Por Dante Accioly — Especial para o Correio
É uma questão de direitos humanos, uma garantia fundamental da coletividade: toda quadra de Brasília precisa ter uma boa padaria na comercial.
Não estou falando de um lugar para comprar pão. Supermercado vende baguete, mas não é padoca. Também não falo daquelas boutiques que tratam o carioquinha como um artigo de luxo para se degustar com garfo, faca, pompa e circunstância.
Nada disso. Estou falando é de padaria — com "p" minúsculo.
Cheguei nesta cidade há uns 25 anos e precisei mudar de apartamento algumas vezes. É uma filha que nasce. É um casamento que termina. É o amor que me arrebata. E nasce outra filha. E nasce a terceira. Cada mudança na vida acaba fazendo a gente mudar de casa também.
Morei em Sobradinho, Asa Sul, Sudoeste, Centro de Atividades, Vila Planalto e Asa Norte. Em todos esses lugares, sempre tive um cuidado, uma precaução: perto de casa era obrigatório haver uma padoca honesta para eu chamar de minha. Um lugar para ir a pé.
É justamente por conta desse histórico de sucesso que não consigo entender: onde eu estava com a cabeça quando escolhi meu apartamento atual? A padaria mais próxima daqui fica a duas quadras para norte, sul, leste ou oeste. Um vacilo imperdoável.
Ai, que saudade… Tem coisa melhor do que chegar à padoca de estimação e receber aquela indiferença hostil dos clientes habituais? É o desdém da intimidade, o desinteresse de quem já é de casa.
Ninguém ali precisa de cardápio. Se o balconista for bom mesmo, a gente nem precisa fazer o pedido. Como um milagre, o café com leite de sempre, o pão com ovo e a garrafinha de chá-mate chegam para acarinhar o estômago vazio. É melhor do que casa de mãe porque a gente nem precisa lavar a louça depois de comer.
Não sei se é verdade ou apenas uma daquelas lendas originárias da cidade. Mas ouvi dizer que Lucio Costa esboçou os primeiros traços de Brasília em um papel de enrolar pão. Não duvido: a padoca é mesmo um lugar inspirador. Veja o Tom Jobim, que começou a escrever Águas de Março sobre um prosaico saco de padaria.

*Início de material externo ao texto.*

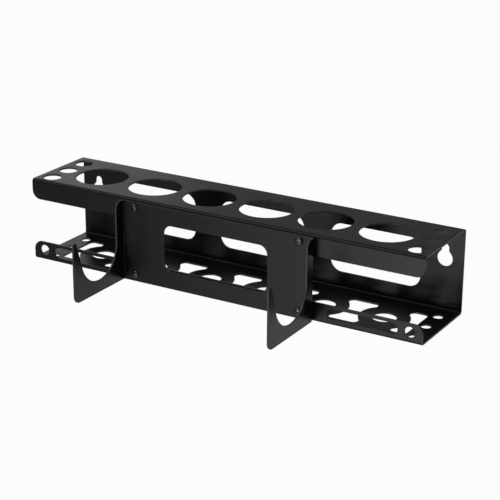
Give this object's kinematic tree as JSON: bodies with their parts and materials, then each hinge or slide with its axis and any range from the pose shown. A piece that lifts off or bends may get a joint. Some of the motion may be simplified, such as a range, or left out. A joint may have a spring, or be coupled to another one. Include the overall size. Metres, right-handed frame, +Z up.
{
  "type": "salon styling station",
  "caption": "Wall rack in bent black sheet metal that stands hair-styling tools in round holes, with a bolted front bracket of open hooks for a dryer or tongs.",
  "frame": {"origin": "on the wall face at mid-length, in the solid band above the back windows, 82 mm above the underside", "axes": "+X along the rack to the viewer's right, +Y into the wall, +Z up"},
  "size_m": [0.48, 0.1903, 0.0943],
  "materials": {
    "powder_coat": "fine satin black powder coat on steel sheet",
    "dark_steel": "black-oxidised steel, slightly oily sheen"
  },
  "bodies": {
    "root": {"rack_channel": "powder_coat", "hook_bracket": "powder_coat", "screw_upper_left": "dark_steel", "screw_upper_right": "dark_steel", "screw_lower_left": "dark_steel", "screw_lower_right": "dark_steel", "washer_upper_left": "dark_steel", "washer_upper_right": "dark_steel", "washer_lower_left": "dark_steel", "washer_lower_right": "dark_steel", "nut_upper_left": "dark_steel", "nut_upper_right": "dark_steel", "nut_lower_left": "dark_steel", "nut_lower_right": "dark_steel"}
  },
  "joints": []
}
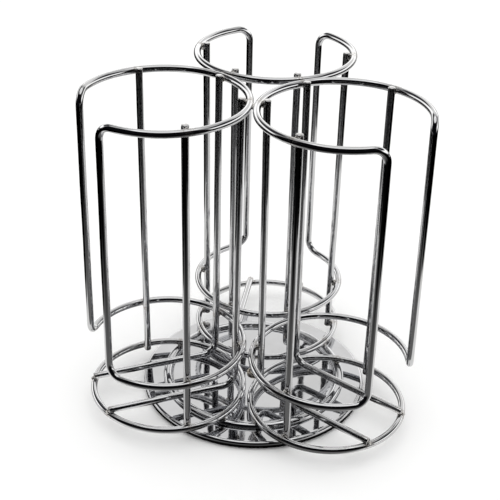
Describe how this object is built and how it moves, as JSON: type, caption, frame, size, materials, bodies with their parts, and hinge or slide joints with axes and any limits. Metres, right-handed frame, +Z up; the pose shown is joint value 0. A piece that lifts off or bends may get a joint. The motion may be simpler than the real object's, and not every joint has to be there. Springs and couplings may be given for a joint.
{
  "type": "rotating wire capsule carousel",
  "caption": "Free-standing chromed wire carousel: three open columns for stacked coffee discs on a turntable plate over a round ball-bearing base.",
  "frame": {"origin": "on the turning axis, at the lower face of the rubber pad, where the carousel meets the table", "axes": "+Z up along the turning axis; +Y towards the rear column, so the gap between the left and right columns faces -Y; +X to the right seen from -Y"},
  "size_m": [0.1872, 0.1728, 0.1922],
  "materials": {
    "chrome_wire": "bright chrome plate over drawn steel wire, about 4 mm thick",
    "chrome_base_plate": "bright mirror chrome on stamped steel sheet",
    "chrome_turntable": "bright mirror chrome on stamped steel sheet",
    "plated_rivet": "warm plated rivet head, slightly dulled",
    "zinc_washer": "zinc-plated steel",
    "retainer_brass": "stamped brass strip",
    "bearing_steel": "ground bearing balls",
    "pad_rubber": "matt black non-slip rubber"
  },
  "bodies": {
    "base": {"rubber_base_pad": "pad_rubber", "base_plate": "chrome_base_plate", "pivot_washer": "zinc_washer", "pivot_rivet": "plated_rivet"},
    "ball_cage": {"ball_retainer": "retainer_brass", "bearing_ball_01": "bearing_steel", "bearing_ball_02": "bearing_steel", "bearing_ball_03": "bearing_steel", "bearing_ball_04": "bearing_steel", "bearing_ball_05": "bearing_steel", "bearing_ball_06": "bearing_steel", "bearing_ball_07": "bearing_steel", "bearing_ball_08": "bearing_steel", "bearing_ball_09": "bearing_steel", "bearing_ball_10": "bearing_steel", "bearing_ball_11": "bearing_steel", "bearing_ball_12": "bearing_steel"},
    "carousel": {"turntable_plate": "chrome_turntable", "left_frame_loop": "chrome_wire", "left_base_ring": "chrome_wire", "left_side_upright_a": "chrome_wire", "left_side_upright_b": "chrome_wire", "left_floor_rod_a": "chrome_wire", "left_floor_rod_b": "chrome_wire", "right_frame_loop": "chrome_wire", "right_base_ring": "chrome_wire", "right_side_upright_a": "chrome_wire", "right_side_upright_b": "chrome_wire", "right_floor_rod_a": "chrome_wire", "right_floor_rod_b": "chrome_wire", "rear_frame_loop": "chrome_wire", "rear_base_ring": "chrome_wire", "rear_side_upright_a": "chrome_wire", "rear_side_upright_b": "chrome_wire", "rear_floor_rod_a": "chrome_wire", "rear_floor_rod_b": "chrome_wire"}
  },
  "joints": [
    {"name": "carousel_spin", "type": "hinge", "parent": "base", "child": "carousel", "pos_m": [0, 0, 0.005], "axis": [0, 0, 1], "continuous": true},
    {"name": "ball_cage_spin", "type": "hinge", "parent": "base", "child": "ball_cage", "pos_m": [0, 0, 0.006], "axis": [0, 0, 1], "continuous": true}
  ],
  "couplings": [
    {"joint": "ball_cage_spin", "follows": "carousel_spin", "ratio": 0.5}
  ]
}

Eu nunca planejei uma cidade, nunca compus uma canção. Mas algumas das mais modestas realizações cotidianas da minha anônima existência se deram diante de uma boa xícara de café e um pão com manteiga na chapa.

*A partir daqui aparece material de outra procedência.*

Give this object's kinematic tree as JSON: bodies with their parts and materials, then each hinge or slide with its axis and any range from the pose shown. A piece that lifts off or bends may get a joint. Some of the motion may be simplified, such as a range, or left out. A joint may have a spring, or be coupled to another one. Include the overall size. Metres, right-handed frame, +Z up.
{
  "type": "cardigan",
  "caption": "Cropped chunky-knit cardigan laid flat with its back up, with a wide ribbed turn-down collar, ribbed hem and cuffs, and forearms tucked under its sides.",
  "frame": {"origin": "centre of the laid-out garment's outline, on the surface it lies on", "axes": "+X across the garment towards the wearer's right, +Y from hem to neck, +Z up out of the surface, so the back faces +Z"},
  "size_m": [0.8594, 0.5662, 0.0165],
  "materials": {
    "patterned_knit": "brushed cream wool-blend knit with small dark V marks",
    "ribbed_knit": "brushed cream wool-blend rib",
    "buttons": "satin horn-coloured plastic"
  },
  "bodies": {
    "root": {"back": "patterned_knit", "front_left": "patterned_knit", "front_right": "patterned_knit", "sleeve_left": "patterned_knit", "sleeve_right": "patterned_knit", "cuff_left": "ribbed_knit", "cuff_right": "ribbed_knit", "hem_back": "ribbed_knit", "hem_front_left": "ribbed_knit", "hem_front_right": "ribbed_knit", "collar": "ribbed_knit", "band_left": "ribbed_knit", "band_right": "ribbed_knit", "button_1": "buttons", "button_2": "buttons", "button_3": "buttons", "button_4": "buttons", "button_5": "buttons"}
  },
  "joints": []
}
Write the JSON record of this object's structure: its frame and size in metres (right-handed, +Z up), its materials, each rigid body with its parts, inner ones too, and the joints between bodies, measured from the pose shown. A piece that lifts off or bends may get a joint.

Quantas palavras cruzadas não resolvi? Quantas páginas de jornal não li? Quantas boas ideias não tive para textos que jamais escreverei? Quantos pães de queijo não pedi para alegrar as boquinhas famintas das minhas filhas? Quanta vida não passou diante de mim numa reles mesa de padoca?
Uma boa padaria na quadra é um direito fundamental que deveria estar consagrado na Constituição e na Lei Orgânica do Distrito Federal. É por isso que tenho um respeitoso queixume contra Lucio Costa. Aquele gênio inquestionável cometeu um pecadilho no projeto original de Brasília, apresentado em 1957.
Foi no tópico sobre "as comodidades existentes no interior de cada quadra". Para facilitar a rotina do morador, o urbanista sugeriu a instalação de "mercadinhos, açougues, vendas, quitandas e casas de ferragens" no comércio local. Ô, seu Lucio Costa... Bem que podia ter citado as padocas, hein? Elas são necessárias para a "cidade viva e aprazível" que o senhor sonhou para a gente.
Tivesse Lucio Costa escrito a palavrinha "padarias" no projeto do Plano Piloto, eu estaria amanhã de manhã bem cedo na porta do Iphan. Ia cobrar a instalação imediata e o tombamento compulsório de uma padoca bem aqui na minha quadra.